Creating and waiting for files is a robust way to synchronise two processes
running concurrently. We already use this approach in various tests. I am adding
a official script to do so before adding more usage of this.
Details
- Reviewers
- None
- Group Reviewers
hg-reviewers - Commits
- rHG1ed6293fc31b: testlib: add a small scrip to help process to synchronise using file
Diff Detail
- Repository
- rHG Mercurial
- Branch
- default
- Lint
No Linters Available - Unit
No Unit Test Coverage
Event Timeline
This script feels extremely like a flaky test waiting to happen.

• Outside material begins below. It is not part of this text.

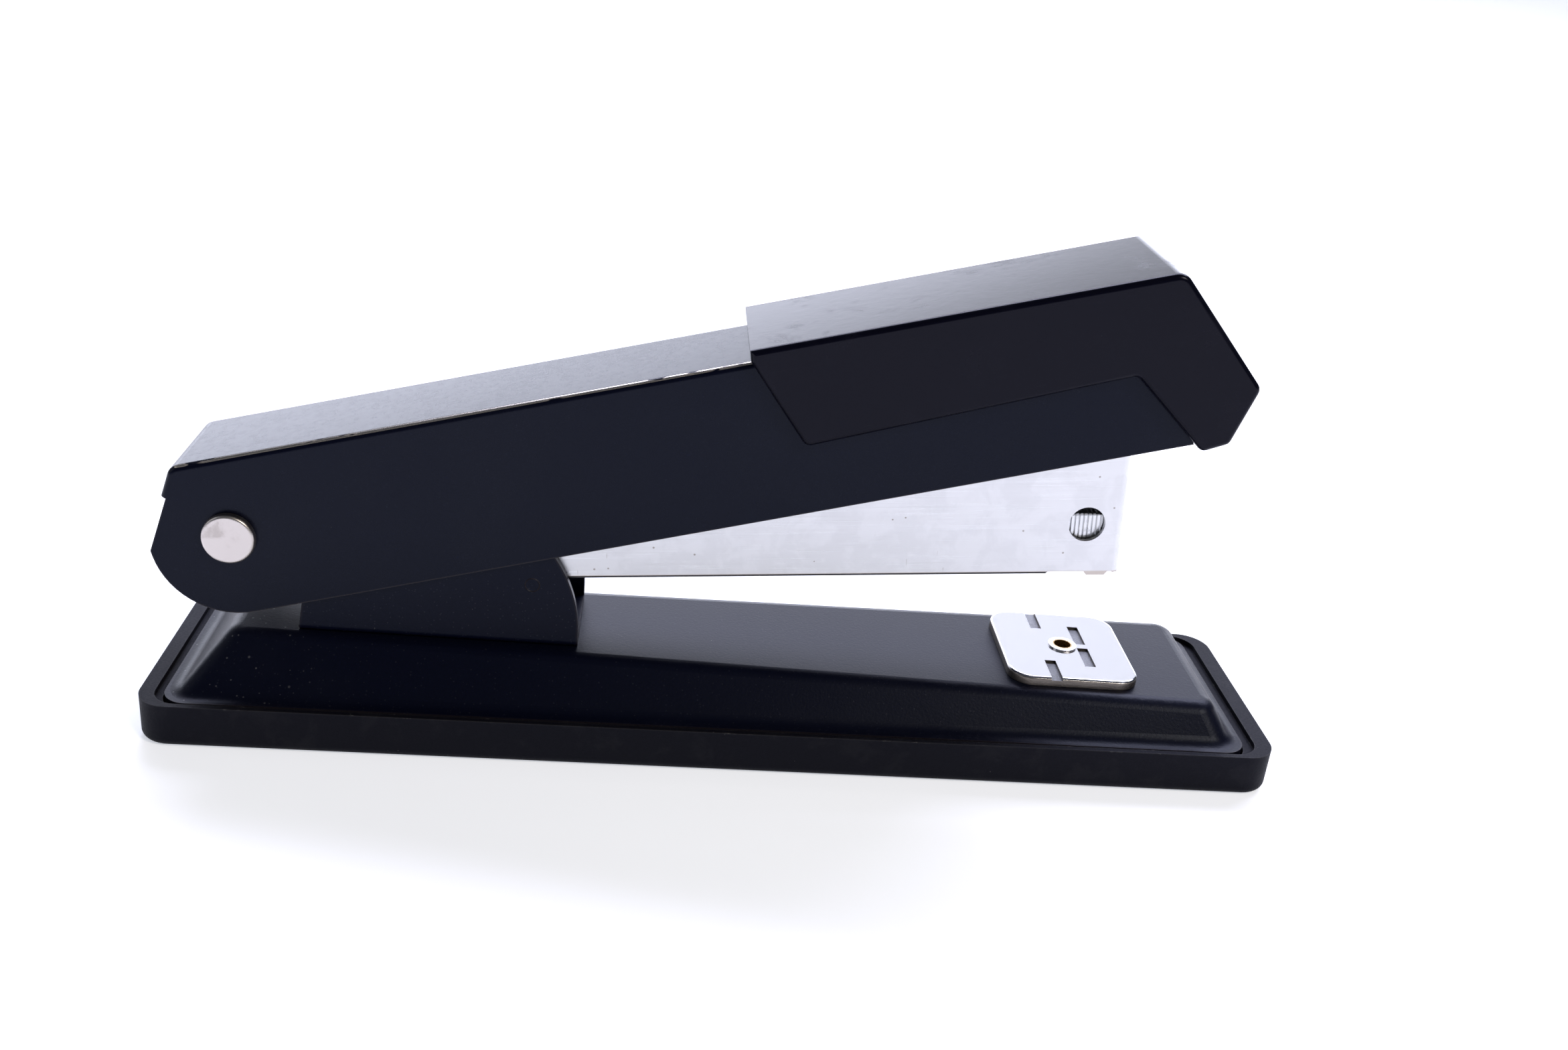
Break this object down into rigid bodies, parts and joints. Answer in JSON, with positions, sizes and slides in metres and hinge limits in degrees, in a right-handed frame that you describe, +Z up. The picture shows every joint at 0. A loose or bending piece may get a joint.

Is there no alternative for this?
By using explicit wait on signal (through the fs) that each process reached the appropriate file. We avoid flackyness. There are already multiple use of this approach in the test suite, that does not suffer from flackyness (unlike the wheelbarrow of flaky test relying on sleep for sync).
You avoid flakyness iff the test manages to finish this step in under 20 seconds (in the next change, as an example). Which is to say, this is still a flake waiting to happen, you've just made it less likely. I think it might be better to poll more often in the script and not even take a timeout: sleep forever waiting for the condition, and if it never comes let the test timeout at the runner level. Thoughts?
I'm also not happy about the 1-second floor this puts on the step. Doesn't sleep(1) support sub-second sleeps on all platforms at this point?
I filed a bug about this that self-archived, but:
$ echo ' $ sleep 10' > test-timeout.t $ time ./run-tests.py --local test-timeout.t -t 5 running 1 tests using 1 parallel processes t Failed test-timeout.t: timed out # Ran 1 tests, 0 skipped, 1 failed. python hash seed: 204038743 real 0m10.363s user 0m0.000s sys 0m0.030s
So it looks like tests never timeout, but then the result is discarded afterward if the timeout period elapsed. I can reproduce it on Windows and macOS.
The 20 seconds seems like a lots of margin already, but I am fine with bumping it more it that make your more confortable.
Waiting for the test timeout is not a reasonable option because the test is killed without any details (and it is LOONG). The most common case for reaching the timeout is for one of the process to crash before reaching the checkpoing. When that happens, we want to be able to read the traceback. The second most common is code misbehaving and not going through the expected codepath. We also was to get output in this case. So in short, we need a clean way out in case of error and I have no better option than a (possibly long) timeout right now.
I'm also not happy about the 1-second floor this puts on the step. Doesn't sleep(1) support sub-second sleeps on all platforms at this point?
I am extremly sad too. But last time I checked, it was still not the case. We detect plateform and use small increment on better plateform (but I would rather follow up for that).
https://bz.mercurial-scm.org/show_bug.cgi?id=6125
Waiting for the test timeout is not a reasonable option because the test is killed without any details (and it is LOONG). The most common case for reaching the timeout is for one of the process to crash before reaching the checkpoing. When that happens, we want to be able to read the traceback. The second most common is code misbehaving and not going through the expected codepath. We also was to get output in this case. So in short, we need a clean way out in case of error and I have no better option than a (possibly long) timeout right now.
I wonder if the test harness can be modified to process the data collected up to the point of the timeout, so that it's obvious what is getting stuck.
I'm still -0 on this: I'd rather we found an approach that didn't require sleeping for so long. Perhaps a Python script would be a better fit here?
(I won't block this landing, but I won't push it.)
What abotu replacing the sleep 1 by a `python -c "import time; time.sleep(0.1)" would that make you happy ?
Happy? No, not really. I think I'd rather it was a Python script, but what I'd _really_ rather (and what would actually make me happy) is that we didn't have sleep-required steps like this at all. They're inherently racy , and I feel like there's got to be a better solution.
At this point I don't have the patience to try and work through this patch, so you'll need to find a different reviewer.
Good news, even is sub-second is not expect to work on all plateforms, I found out that we already use it in our test suite. So any plateform that does not support it are already broken. I'll send an update soon.
I am adding a small change to have the local timeout adjust itself according to the global time out. I am not aware of real live issues with the local timeout, but adding that logic is simple enough.
I wanted to help with things here but unfortunately I have ~0 experience with shell scripts and the kind of process testing going in next few patches.